Heisenberg realized that the uncertainty relations had profound implications. Heisenberg
set himself to the task of finding the new quantum mechanics to explain what his theories
observed. He relied on what can be observed, namely the light emitted and absorbed by the
atoms. By July 1925, Heisenberg wrote his answer in a paper. The basic idea of
Heisenberg's paper was to get rid of the orbits in atoms and to arrive at new mechanical
equations. Heisenberg's approached focused mainly on the particle nature of electrons.
The mathematics Heisenberg used were tables commonly used for multiplication of arrays of
numbers-mathematical objects known as matrices.
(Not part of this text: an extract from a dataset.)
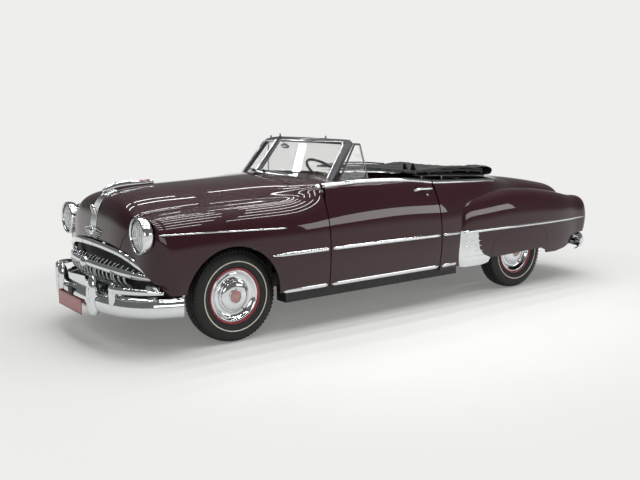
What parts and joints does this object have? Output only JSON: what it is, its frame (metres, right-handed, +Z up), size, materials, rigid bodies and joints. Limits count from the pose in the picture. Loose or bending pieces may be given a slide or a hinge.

Using the mathematics of matrices,
scientists had at last a new mechanics for calculating the quantum behavior of particles.
Heisenberg, and others showed that the new quantum mechanics could account for many of
the properties of atoms and atomic events.
Most physicists were slow to accept matrix mechanics because of its abstract nature.
Erwin Schrodinger came up with a mathematical equation which nicely described the wave
nature of electrons. Scientists gladly welcomed Schrodinger's alternative wave mechanics
when it appeared in early 1926 since it entailed more familiar concepts and equations.
This led to much easier calculations and more familiar visualizations of atomic events
than did Heisenberg's matrix mechanics. Schrodinger's equation provides us with
information about the probability of finding the particle in a location at some future
time. We can state that the probability of finding the object at each point is high or
low, but we can never say with certainty where the object will be at a future time. 
Bohr drew a relation between uncertainty, and the statistical interpretation of
Schrodinger's wave function, and published a proof that matrix and wave mechanics gave
equivalent results-mathematically they were the same theory. Together, the two theories
formed a logical interpretation of the physical meaning of quantum mechanics that became
known as the Copenhagen Interpretation. 
Scientists, nurtured by the Copenhagen doctrine and the new quantum mechanics, formed a
new and dominant generation of physicists. With the help of modern quantum physics we can
speak of more attributes, such as mass, charge, wave functions, and the uncertainty
principle in describing electron behavior. But, as Bohr's Copenhagen interpretation goes
on to suggest, our quantum theories are simply man made generalizations formulated to
account for our observations. Quantum mechanics fails to provide deterministic,
single-valued solutions to any problem. The true, accurate prediction of subatomic
particle behavior is still left for discovery.